The Pakistani major said: “It took 20 years to create the current situation and it will also take the same period of time to resolve such a situation.”

 

It has been eight years since the US launched the first cruise missile to try to assassinate head of the al-Qaeda terrorist network Osama bin Laden in Afghanistan, and five years since bin Laden and his accomplices were believed to have fled to Pakistan's Pashtun tribal areas. Despite the massive deployment of US troops in Afghanistan and Pakistani soldiers in border areas of Afghanistan, bin Laden and Taliban leader Mullah Omar have not been captured, while the resistance against the war on terrorism has become increasingly stronger.

 

Earlier, Pakistani President Pervez Musharraf admitted that “Talibanisation” took place not only in autonomous areas of Pashtun tribes but also in surrounding areas under control of the Pakistani Government. A group of mullahs gathered Pashtun tribesmen against the Pakistani Government.

 

In the past two months, ambushes and attacks on military patrol delegations have occurred almost daily in north Waziristan. In March, several thousand armed Pashtun tribesmen attacked a main military base and Miran Shah town. In recent weeks, militants have assassinated about 120 pro-government tribal leaders, including a dozen beheadings.

 

Major General Sahi Akram, who commands 45,000 troops in North Waziristan, said since July 2005 his military unit have razed several religious schools used by mullahs to recruit and train soldiers, and killed 324 militants, including 76 foreign fighters. However, he said currently Waziristan is still considered a paradise for Taliban and al-Qaeda.

 

Pakistan has to face a multi-faceted enemy. They are illiterate tribesmen, dubbed “Taliban Pakistan”, who are motivated by religious issues, money or politics; Taliban Afghanistan; and disparate groups of Arabs, Chechnyas and Central Asians, some of whom have connections with al-Qaeda or their parents settled in Waziristan after joining the anti-Soviet “jihad” movement in the 1980s.

 

During his visit to Pakistan in March 2006, US President George W. Bush publicly asked President Musharraf to make greater efforts to prevent militants from crossing Pakistani borders to Afghanistan, where coalition forces are facing waves of escalating violence.

 

However, it is difficult to meet Mr Bush’s request.
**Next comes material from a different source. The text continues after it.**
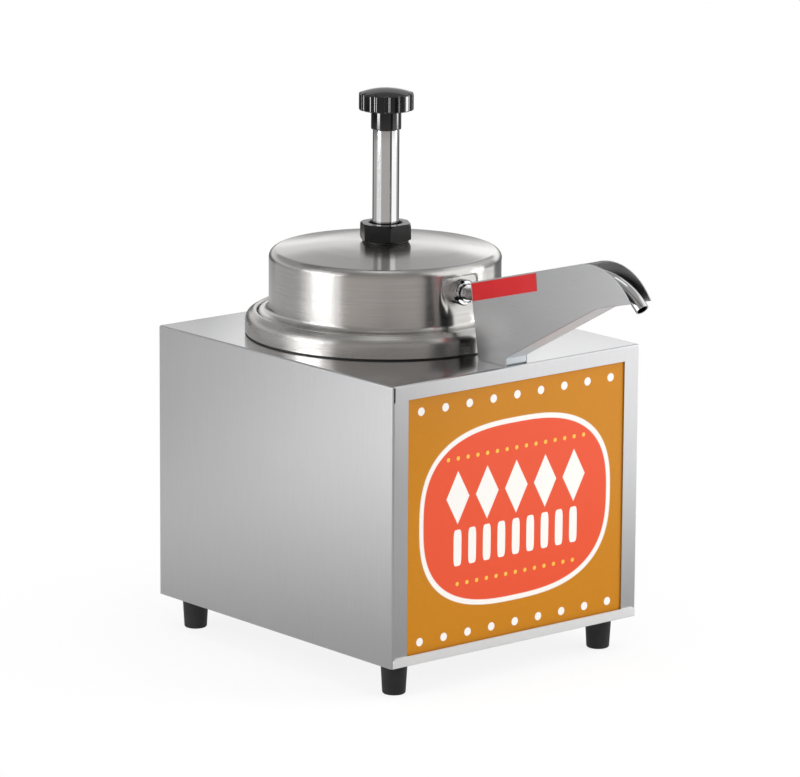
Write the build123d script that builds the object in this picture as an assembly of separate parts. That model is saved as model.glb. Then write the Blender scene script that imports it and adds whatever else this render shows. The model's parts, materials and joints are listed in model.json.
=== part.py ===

Major General Shaukat Sultan, head of the Pakistani army's public relations department, said: “Pakistan has 227 posts in border areas near Afghanistan, while the US and Afghanistan have 27 military posts.”

 

“The US only needs to drop a luminescent bomb and call it a success. We still have to think about our compatriots, so we do not want to carry out such an operation. We have lost more people than the US in this war,” he said.